## Exercise instructions:
Quote the lines from the line holding "crown = 0.45" to the very end of the listing, exactly, and no others.

## Data section:

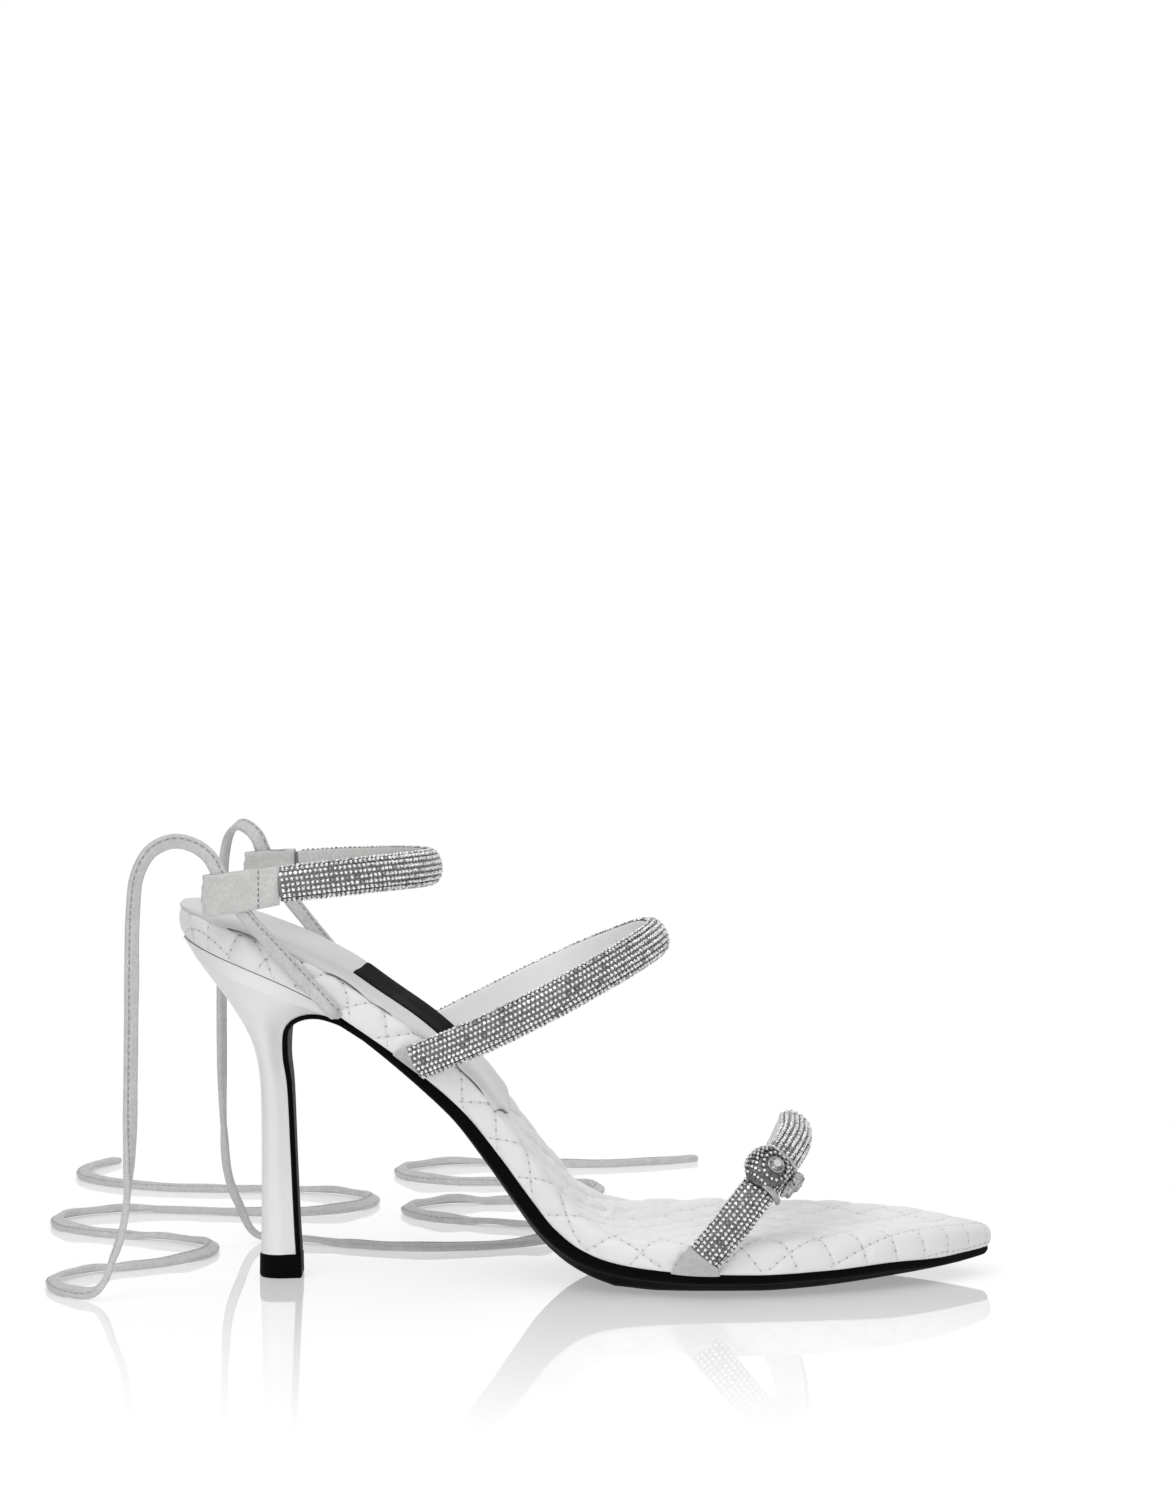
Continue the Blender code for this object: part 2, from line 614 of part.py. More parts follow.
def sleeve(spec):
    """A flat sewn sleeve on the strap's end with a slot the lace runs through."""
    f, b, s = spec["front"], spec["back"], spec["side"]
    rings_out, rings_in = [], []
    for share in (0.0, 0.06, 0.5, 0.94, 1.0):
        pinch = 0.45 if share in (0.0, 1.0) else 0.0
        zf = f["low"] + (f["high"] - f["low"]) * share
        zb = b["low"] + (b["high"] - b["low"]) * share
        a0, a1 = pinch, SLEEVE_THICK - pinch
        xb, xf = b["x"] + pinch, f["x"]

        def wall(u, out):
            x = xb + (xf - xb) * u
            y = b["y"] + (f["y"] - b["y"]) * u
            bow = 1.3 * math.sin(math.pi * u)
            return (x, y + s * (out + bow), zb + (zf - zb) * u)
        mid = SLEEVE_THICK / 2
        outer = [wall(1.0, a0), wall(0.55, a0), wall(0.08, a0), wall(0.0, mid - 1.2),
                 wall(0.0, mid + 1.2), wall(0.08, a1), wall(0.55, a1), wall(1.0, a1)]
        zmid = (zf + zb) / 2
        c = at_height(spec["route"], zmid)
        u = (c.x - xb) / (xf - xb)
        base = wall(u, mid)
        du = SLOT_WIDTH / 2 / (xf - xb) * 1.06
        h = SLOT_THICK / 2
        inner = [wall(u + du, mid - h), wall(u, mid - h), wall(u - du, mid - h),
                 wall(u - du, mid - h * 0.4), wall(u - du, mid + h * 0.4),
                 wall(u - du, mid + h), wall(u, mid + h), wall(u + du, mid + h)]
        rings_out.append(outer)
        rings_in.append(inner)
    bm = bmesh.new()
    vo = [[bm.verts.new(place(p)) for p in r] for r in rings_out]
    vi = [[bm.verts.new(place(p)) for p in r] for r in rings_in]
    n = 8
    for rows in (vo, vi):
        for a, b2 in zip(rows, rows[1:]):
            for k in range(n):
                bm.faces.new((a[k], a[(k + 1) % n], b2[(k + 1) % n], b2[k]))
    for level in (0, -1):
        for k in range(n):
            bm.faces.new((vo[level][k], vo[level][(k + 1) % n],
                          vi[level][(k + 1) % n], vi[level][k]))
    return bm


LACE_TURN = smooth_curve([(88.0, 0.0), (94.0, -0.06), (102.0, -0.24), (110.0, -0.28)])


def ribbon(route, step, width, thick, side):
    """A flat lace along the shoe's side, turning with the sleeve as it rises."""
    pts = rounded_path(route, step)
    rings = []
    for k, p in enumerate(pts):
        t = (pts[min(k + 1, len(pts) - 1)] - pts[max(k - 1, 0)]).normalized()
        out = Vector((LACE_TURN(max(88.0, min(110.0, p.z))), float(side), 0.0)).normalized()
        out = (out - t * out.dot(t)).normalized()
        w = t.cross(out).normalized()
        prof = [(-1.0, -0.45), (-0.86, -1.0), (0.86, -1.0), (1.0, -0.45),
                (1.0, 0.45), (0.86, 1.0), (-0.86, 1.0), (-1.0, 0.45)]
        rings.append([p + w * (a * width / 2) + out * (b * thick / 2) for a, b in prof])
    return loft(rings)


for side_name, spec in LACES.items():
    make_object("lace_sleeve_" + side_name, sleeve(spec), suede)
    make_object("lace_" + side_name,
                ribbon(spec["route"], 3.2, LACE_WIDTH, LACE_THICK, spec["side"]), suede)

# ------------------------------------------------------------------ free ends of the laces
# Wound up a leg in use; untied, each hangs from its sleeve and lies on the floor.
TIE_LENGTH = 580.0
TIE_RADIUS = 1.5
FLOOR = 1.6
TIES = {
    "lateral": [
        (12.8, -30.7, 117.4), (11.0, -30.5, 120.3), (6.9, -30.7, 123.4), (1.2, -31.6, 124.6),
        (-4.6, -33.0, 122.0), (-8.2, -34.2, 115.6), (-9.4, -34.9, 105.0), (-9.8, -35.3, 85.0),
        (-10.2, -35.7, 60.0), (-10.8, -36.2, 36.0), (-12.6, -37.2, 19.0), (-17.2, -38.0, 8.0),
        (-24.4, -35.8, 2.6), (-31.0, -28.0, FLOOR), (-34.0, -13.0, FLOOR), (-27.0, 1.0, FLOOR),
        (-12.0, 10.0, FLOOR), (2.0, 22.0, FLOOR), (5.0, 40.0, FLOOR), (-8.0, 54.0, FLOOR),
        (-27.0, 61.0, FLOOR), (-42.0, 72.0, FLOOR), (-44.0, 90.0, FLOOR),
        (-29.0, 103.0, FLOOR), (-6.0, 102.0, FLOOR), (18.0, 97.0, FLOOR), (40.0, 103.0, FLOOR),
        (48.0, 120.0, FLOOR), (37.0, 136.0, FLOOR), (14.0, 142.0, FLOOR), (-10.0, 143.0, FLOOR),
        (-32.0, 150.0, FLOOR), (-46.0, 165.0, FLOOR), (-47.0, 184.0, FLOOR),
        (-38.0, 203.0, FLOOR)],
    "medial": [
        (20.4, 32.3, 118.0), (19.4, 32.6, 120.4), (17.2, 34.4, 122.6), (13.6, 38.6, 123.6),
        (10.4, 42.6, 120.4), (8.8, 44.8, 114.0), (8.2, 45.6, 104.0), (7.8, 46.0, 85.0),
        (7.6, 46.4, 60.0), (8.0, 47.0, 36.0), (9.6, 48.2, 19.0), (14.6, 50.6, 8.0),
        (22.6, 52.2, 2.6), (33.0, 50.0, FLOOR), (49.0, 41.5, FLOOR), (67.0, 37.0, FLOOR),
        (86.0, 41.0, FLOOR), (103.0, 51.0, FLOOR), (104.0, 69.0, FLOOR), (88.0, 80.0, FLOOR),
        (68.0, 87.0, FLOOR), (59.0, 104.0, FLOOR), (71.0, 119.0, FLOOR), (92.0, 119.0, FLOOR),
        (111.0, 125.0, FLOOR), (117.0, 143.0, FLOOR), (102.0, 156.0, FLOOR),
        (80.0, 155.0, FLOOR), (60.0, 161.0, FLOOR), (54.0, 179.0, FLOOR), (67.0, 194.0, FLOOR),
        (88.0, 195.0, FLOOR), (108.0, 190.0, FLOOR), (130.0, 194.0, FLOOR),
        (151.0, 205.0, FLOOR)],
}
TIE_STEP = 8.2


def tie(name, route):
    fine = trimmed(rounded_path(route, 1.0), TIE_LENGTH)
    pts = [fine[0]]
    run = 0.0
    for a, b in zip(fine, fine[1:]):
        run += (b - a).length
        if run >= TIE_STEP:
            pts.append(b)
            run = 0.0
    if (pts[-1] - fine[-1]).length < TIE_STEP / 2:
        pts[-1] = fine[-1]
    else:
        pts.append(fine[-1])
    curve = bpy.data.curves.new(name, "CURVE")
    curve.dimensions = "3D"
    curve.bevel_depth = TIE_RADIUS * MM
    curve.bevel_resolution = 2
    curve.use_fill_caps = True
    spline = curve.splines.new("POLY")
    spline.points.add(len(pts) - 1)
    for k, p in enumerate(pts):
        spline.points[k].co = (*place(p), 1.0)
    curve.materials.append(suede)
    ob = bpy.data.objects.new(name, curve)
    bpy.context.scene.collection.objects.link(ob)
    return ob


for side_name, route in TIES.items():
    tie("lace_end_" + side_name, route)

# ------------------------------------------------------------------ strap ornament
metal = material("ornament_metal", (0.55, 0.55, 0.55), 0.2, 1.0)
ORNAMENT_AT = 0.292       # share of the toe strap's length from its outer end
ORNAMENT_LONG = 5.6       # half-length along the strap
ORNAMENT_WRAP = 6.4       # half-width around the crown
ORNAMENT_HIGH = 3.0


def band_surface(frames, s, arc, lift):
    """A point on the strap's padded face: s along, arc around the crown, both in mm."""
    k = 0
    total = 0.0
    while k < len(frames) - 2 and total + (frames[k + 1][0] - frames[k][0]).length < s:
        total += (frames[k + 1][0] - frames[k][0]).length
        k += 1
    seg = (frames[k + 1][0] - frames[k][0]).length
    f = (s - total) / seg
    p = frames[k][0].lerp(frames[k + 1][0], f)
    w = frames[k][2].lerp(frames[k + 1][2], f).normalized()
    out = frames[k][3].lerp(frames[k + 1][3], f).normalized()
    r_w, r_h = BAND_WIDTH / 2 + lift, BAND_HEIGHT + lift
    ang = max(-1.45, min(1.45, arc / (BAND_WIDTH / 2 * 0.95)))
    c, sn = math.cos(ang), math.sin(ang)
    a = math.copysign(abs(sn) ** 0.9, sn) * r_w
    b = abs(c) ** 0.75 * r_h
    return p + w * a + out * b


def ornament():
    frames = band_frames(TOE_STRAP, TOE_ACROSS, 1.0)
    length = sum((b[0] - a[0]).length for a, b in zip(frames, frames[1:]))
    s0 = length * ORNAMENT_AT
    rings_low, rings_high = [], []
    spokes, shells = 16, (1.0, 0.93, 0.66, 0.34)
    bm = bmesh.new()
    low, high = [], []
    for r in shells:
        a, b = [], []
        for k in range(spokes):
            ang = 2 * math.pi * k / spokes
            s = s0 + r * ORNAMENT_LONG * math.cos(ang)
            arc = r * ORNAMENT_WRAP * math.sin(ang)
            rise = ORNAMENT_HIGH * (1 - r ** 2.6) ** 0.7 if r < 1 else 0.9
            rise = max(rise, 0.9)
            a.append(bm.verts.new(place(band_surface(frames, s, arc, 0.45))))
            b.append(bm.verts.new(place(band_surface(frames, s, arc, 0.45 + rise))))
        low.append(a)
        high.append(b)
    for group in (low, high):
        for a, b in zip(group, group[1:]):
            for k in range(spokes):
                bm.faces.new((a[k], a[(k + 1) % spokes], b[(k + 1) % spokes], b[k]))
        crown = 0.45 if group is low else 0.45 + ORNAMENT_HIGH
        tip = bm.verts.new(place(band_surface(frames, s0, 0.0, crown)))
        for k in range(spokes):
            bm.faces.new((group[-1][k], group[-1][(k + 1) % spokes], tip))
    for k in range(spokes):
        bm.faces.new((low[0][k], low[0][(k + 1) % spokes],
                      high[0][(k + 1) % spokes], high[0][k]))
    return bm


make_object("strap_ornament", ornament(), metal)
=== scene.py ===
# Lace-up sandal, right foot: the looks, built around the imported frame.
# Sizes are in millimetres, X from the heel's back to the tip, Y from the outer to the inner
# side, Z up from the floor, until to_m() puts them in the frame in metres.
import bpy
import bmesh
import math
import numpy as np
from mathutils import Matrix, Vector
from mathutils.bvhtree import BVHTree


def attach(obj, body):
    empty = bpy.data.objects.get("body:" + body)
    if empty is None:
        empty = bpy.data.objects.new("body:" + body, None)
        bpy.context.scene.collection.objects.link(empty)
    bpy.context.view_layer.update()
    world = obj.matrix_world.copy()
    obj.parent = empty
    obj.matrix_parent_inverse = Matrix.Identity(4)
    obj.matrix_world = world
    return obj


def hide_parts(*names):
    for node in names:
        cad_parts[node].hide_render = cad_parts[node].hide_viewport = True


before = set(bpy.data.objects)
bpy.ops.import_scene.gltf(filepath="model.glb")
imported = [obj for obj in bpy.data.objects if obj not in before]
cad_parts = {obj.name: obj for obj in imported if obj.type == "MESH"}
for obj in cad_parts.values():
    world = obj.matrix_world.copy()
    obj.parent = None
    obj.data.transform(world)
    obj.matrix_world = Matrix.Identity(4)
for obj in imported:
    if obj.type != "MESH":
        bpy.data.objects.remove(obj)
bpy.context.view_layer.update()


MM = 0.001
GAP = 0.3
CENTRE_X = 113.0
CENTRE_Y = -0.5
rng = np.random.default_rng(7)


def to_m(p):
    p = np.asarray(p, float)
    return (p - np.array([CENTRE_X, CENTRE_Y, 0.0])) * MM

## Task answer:
        crown = 0.45 if group is low else 0.45 + ORNAMENT_HIGH
        tip = bm.verts.new(place(band_surface(frames, s0, 0.0, crown)))
        for k in range(spokes):
            bm.faces.new((group[-1][k], group[-1][(k + 1) % spokes], tip))
    for k in range(spokes):
        bm.faces.new((low[0][k], low[0][(k + 1) % spokes],
                      high[0][(k + 1) % spokes], high[0][k]))
    return bm


make_object("strap_ornament", ornament(), metal)
=== scene.py ===
# Lace-up sandal, right foot: the looks, built around the imported frame.
# Sizes are in millimetres, X from the heel's back to the tip, Y from the outer to the inner
# side, Z up from the floor, until to_m() puts them in the frame in metres.
import bpy
import bmesh
import math
import numpy as np
from mathutils import Matrix, Vector
from mathutils.bvhtree import BVHTree


def attach(obj, body):
    empty = bpy.data.objects.get("body:" + body)
    if empty is None:
        empty = bpy.data.objects.new("body:" + body, None)
        bpy.context.scene.collection.objects.link(empty)
    bpy.context.view_layer.update()
    world = obj.matrix_world.copy()
    obj.parent = empty
    obj.matrix_parent_inverse = Matrix.Identity(4)
    obj.matrix_world = world
    return obj


def hide_parts(*names):
    for node in names:
        cad_parts[node].hide_render = cad_parts[node].hide_viewport = True


before = set(bpy.data.objects)
bpy.ops.import_scene.gltf(filepath="model.glb")
imported = [obj for obj in bpy.data.objects if obj not in before]
cad_parts = {obj.name: obj for obj in imported if obj.type == "MESH"}
for obj in cad_parts.values():
    world = obj.matrix_world.copy()
    obj.parent = None
    obj.data.transform(world)
    obj.matrix_world = Matrix.Identity(4)
for obj in imported:
    if obj.type != "MESH":
        bpy.data.objects.remove(obj)
bpy.context.view_layer.update()


MM = 0.001
GAP = 0.3
CENTRE_X = 113.0
CENTRE_Y = -0.5
rng = np.random.default_rng(7)


def to_m(p):
    p = np.asarray(p, float)
    return (p - np.array([CENTRE_X, CENTRE_Y, 0.0])) * MM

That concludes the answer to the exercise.